▶ [Your task]: Quote the whole listing word for word, please.

* Begin Provided material *

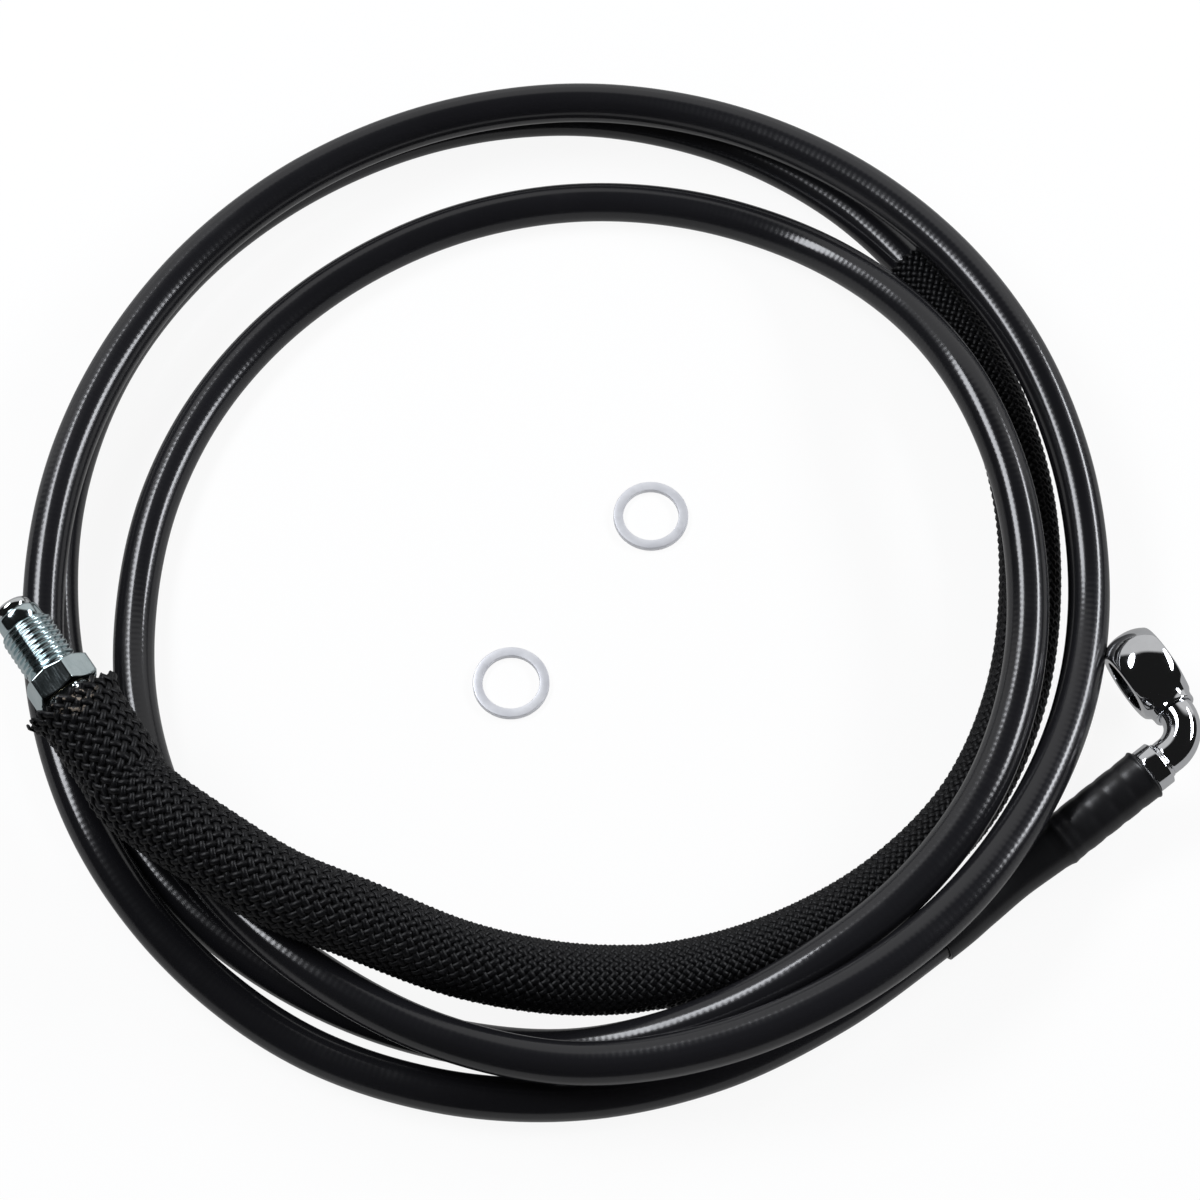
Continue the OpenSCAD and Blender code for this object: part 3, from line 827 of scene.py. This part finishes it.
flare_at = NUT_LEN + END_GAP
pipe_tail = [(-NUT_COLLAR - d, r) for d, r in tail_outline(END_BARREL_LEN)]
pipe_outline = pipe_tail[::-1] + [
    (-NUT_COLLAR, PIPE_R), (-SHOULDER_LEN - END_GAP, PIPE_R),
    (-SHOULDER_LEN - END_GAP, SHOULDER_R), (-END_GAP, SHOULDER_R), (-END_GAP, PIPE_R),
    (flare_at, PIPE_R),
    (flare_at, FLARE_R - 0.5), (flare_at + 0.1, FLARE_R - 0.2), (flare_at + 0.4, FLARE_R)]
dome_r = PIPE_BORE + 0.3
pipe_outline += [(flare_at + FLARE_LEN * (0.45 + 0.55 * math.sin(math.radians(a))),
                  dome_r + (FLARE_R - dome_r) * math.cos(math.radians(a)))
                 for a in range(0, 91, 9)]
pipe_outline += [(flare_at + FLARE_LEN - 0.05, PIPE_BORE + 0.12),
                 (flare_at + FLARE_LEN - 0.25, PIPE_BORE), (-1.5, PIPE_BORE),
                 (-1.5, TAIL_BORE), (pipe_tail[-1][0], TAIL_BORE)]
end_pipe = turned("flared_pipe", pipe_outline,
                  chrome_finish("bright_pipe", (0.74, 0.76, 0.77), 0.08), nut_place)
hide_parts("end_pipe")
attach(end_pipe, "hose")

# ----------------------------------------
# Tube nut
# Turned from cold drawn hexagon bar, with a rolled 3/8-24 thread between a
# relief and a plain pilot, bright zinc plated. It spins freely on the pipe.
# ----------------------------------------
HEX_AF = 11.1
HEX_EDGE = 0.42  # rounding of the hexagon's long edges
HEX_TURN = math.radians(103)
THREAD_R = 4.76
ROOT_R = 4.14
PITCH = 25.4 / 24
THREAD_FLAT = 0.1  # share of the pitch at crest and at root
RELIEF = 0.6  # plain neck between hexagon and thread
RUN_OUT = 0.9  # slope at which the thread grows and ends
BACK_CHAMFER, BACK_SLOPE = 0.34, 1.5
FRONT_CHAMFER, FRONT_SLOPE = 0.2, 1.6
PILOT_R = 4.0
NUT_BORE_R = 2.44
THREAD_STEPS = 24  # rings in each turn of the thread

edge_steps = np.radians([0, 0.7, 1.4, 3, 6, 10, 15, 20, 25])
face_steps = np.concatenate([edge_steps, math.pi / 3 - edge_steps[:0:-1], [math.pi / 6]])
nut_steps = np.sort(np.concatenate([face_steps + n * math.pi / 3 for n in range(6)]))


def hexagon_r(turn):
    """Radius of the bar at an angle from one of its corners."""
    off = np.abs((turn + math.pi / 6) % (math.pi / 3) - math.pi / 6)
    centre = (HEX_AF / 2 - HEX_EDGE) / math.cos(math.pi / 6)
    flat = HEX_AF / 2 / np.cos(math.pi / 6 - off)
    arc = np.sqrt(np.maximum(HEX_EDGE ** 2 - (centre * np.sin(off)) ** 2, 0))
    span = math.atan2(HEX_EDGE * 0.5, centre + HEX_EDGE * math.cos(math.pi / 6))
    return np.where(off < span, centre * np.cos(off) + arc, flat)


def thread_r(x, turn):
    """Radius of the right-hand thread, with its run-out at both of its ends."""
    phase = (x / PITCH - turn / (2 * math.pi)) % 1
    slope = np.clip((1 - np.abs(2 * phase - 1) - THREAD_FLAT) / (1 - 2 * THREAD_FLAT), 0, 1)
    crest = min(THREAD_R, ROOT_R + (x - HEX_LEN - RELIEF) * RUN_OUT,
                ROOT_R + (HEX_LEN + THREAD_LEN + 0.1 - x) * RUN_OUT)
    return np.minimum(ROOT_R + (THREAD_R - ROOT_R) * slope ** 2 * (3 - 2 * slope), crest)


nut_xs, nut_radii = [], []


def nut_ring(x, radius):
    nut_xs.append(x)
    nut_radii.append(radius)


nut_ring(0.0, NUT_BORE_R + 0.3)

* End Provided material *

▶ [Output for this exercise]:
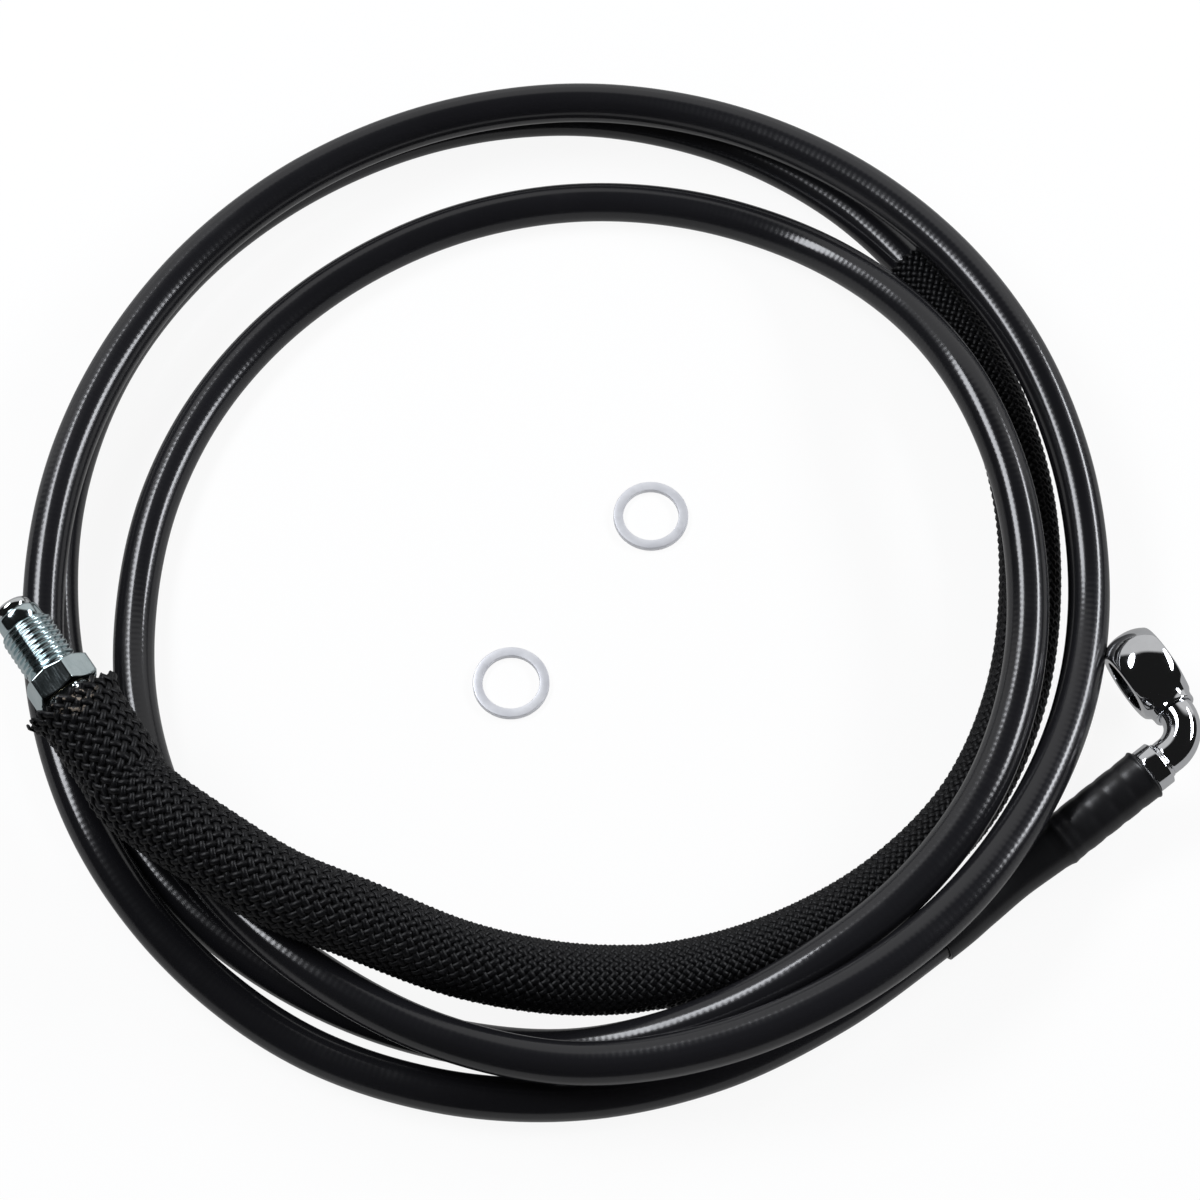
Continue the OpenSCAD and Blender code for this object: part 3, from line 827 of scene.py. This part finishes it.
flare_at = NUT_LEN + END_GAP
pipe_tail = [(-NUT_COLLAR - d, r) for d, r in tail_outline(END_BARREL_LEN)]
pipe_outline = pipe_tail[::-1] + [
    (-NUT_COLLAR, PIPE_R), (-SHOULDER_LEN - END_GAP, PIPE_R),
    (-SHOULDER_LEN - END_GAP, SHOULDER_R), (-END_GAP, SHOULDER_R), (-END_GAP, PIPE_R),
    (flare_at, PIPE_R),
    (flare_at, FLARE_R - 0.5), (flare_at + 0.1, FLARE_R - 0.2), (flare_at + 0.4, FLARE_R)]
dome_r = PIPE_BORE + 0.3
pipe_outline += [(flare_at + FLARE_LEN * (0.45 + 0.55 * math.sin(math.radians(a))),
                  dome_r + (FLARE_R - dome_r) * math.cos(math.radians(a)))
                 for a in range(0, 91, 9)]
pipe_outline += [(flare_at + FLARE_LEN - 0.05, PIPE_BORE + 0.12),
                 (flare_at + FLARE_LEN - 0.25, PIPE_BORE), (-1.5, PIPE_BORE),
                 (-1.5, TAIL_BORE), (pipe_tail[-1][0], TAIL_BORE)]
end_pipe = turned("flared_pipe", pipe_outline,
                  chrome_finish("bright_pipe", (0.74, 0.76, 0.77), 0.08), nut_place)
hide_parts("end_pipe")
attach(end_pipe, "hose")

# ----------------------------------------
# Tube nut
# Turned from cold drawn hexagon bar, with a rolled 3/8-24 thread between a
# relief and a plain pilot, bright zinc plated. It spins freely on the pipe.
# ----------------------------------------
HEX_AF = 11.1
HEX_EDGE = 0.42  # rounding of the hexagon's long edges
HEX_TURN = math.radians(103)
THREAD_R = 4.76
ROOT_R = 4.14
PITCH = 25.4 / 24
THREAD_FLAT = 0.1  # share of the pitch at crest and at root
RELIEF = 0.6  # plain neck between hexagon and thread
RUN_OUT = 0.9  # slope at which the thread grows and ends
BACK_CHAMFER, BACK_SLOPE = 0.34, 1.5
FRONT_CHAMFER, FRONT_SLOPE = 0.2, 1.6
PILOT_R = 4.0
NUT_BORE_R = 2.44
THREAD_STEPS = 24  # rings in each turn of the thread

edge_steps = np.radians([0, 0.7, 1.4, 3, 6, 10, 15, 20, 25])
face_steps = np.concatenate([edge_steps, math.pi / 3 - edge_steps[:0:-1], [math.pi / 6]])
nut_steps = np.sort(np.concatenate([face_steps + n * math.pi / 3 for n in range(6)]))


def hexagon_r(turn):
    """Radius of the bar at an angle from one of its corners."""
    off = np.abs((turn + math.pi / 6) % (math.pi / 3) - math.pi / 6)
    centre = (HEX_AF / 2 - HEX_EDGE) / math.cos(math.pi / 6)
    flat = HEX_AF / 2 / np.cos(math.pi / 6 - off)
    arc = np.sqrt(np.maximum(HEX_EDGE ** 2 - (centre * np.sin(off)) ** 2, 0))
    span = math.atan2(HEX_EDGE * 0.5, centre + HEX_EDGE * math.cos(math.pi / 6))
    return np.where(off < span, centre * np.cos(off) + arc, flat)


def thread_r(x, turn):
    """Radius of the right-hand thread, with its run-out at both of its ends."""
    phase = (x / PITCH - turn / (2 * math.pi)) % 1
    slope = np.clip((1 - np.abs(2 * phase - 1) - THREAD_FLAT) / (1 - 2 * THREAD_FLAT), 0, 1)
    crest = min(THREAD_R, ROOT_R + (x - HEX_LEN - RELIEF) * RUN_OUT,
                ROOT_R + (HEX_LEN + THREAD_LEN + 0.1 - x) * RUN_OUT)
    return np.minimum(ROOT_R + (THREAD_R - ROOT_R) * slope ** 2 * (3 - 2 * slope), crest)


nut_xs, nut_radii = [], []


def nut_ring(x, radius):
    nut_xs.append(x)
    nut_radii.append(radius)


nut_ring(0.0, NUT_BORE_R + 0.3)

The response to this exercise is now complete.